Of Muscadines and Scuppernongs

By Suzanne DeJohn

Remember, you heard it first here. The next new food fad? My money's on muscadines. Pretty soon you'll see muscadine tablets, juices, extracts, and more. Why? Perhaps you've heard of the so-called French Paradox -- the conundrum that the French have a much lower incidence of heart disease than would be expected considering their rich cuisine? (How can they eat those delicious cream sauces and decadent pastries and still be healthy?) It's all about the wine, or at least that's the current thinking. More specifically, it's about resveratrol, a potent antioxidant found in red wine. And although some of us are happy sipping an occasional merlot -- for its health benefits, of course -- researchers have been looking for other, non-alcoholic sources of resveratrol, and they've found it in our own backyard: the muscadine grape.

Muscadines (Vitis rotundifolia) are native to the southeastern U.S., where they've been cultivated for hundreds of years. Unlike other Vitis species, muscadines thrive in the heat and humidity. They don't like the cold though, and suffer in regions where winter temperatures linger below 10 degrees F. The vines are vigorous, reaching 100 feet in length in the wild, so growing muscadines isn't for the faint of heart, or the faint of trellis. The fruits are round and 1 to 1-1/2 inches in diameter -- "about the size of a hog's eye" according to locals.

Muscadine fruit is borne in loose clusters. Unlike table grapes, muscadines have a thick, tough skin and contain hard seeds. When I first moved here a farmer's market vendor gave me one to try, and, trying to be polite, I ate the whole thing. Now I know that most people nip a hole in the skin, then suck out the pulp and spit out the seeds.

The fruits range in color from light greenish bronze to purple to almost black. Light-colored muscadines are often called scuppernongs. The origin of this name is sketchy. One account states that a vine bearing light-colored fruits was discovered and propagated by cuttings. (The vine was probably a sport -- a unique plant arising from a spontaneous mutation -- of a dark-fruited plant.) During the 17th and 18th centuries, additional cuttings were placed into production around a small town named Scuppernong in Washington County, North Carolina, hence the common name.

Today, the light-colored muscadines grown commercially are cultivated varieties, rather than cuttings from this original plant, but most people still call them scuppernongs to distinguish them from their dark-fruited cousins.

Growing Challenges

Although those of you in the warmer parts of our region can grow muscadines in your backyard, that doesn't necessarily mean you should.

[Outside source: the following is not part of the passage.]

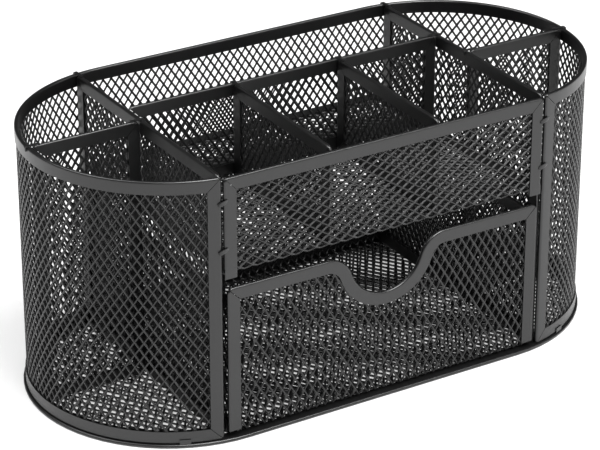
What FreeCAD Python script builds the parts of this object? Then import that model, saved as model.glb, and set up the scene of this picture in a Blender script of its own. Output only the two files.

Left unchecked, the vines will get frighteningly big (think Little Shop of Horrors), so you'll need to follow a rigorous pruning regimen to keep them manageable.

Vines should be set about 20 feet apart in rows; spacing between rows is up to you. The vines can then be trained to a very sturdy single wire trellis system set at a height of 5 or 6 feet to facilitate pruning and harvesting. Some types of muscadines are perfect-flowered, meaning the flowers have both male and female parts, and are self-fertile. However, some of the more commonly available varieties bear flowers with only female parts, so a perfect-flowered variety must be planted nearby if you want fruit. Fortunately, the plants are generally pest-free, with the exception of Japanese beetles, which can defoliate the vines.

Those of you unable or unwilling to grow your own muscadines, take heart. The fruit is readily available in September and October in grocery stores and some farmer's markets. You can eat it fresh or make jams, jellies, and pies. Or wine. In a recent study, funded in part by the National Institutes of Health, researchers found that muscadine wines can contain up to seven times more resveratrol than regular wines. Even more impressive, they found that the fruits themselves have up to 40 times the amount of resveratrol as regular table grapes. Plus they contain the highest levels of antioxidants and ellagic acid of any other fruit tested, far more than blueberries, a nutritional powerhouse. (Ellagic acid is thought to help prevent abnormal cell growth.) And the levels of antioxidants weren't just a little higher, they were much higher.

I'm quite sure that you'll soon see muscadine juice next to pomegranate, blueberry, and cranberry juices -- all marketed as antioxidant-rich. In the meantime, I'm going to look for a muscadine vineyard to invest in.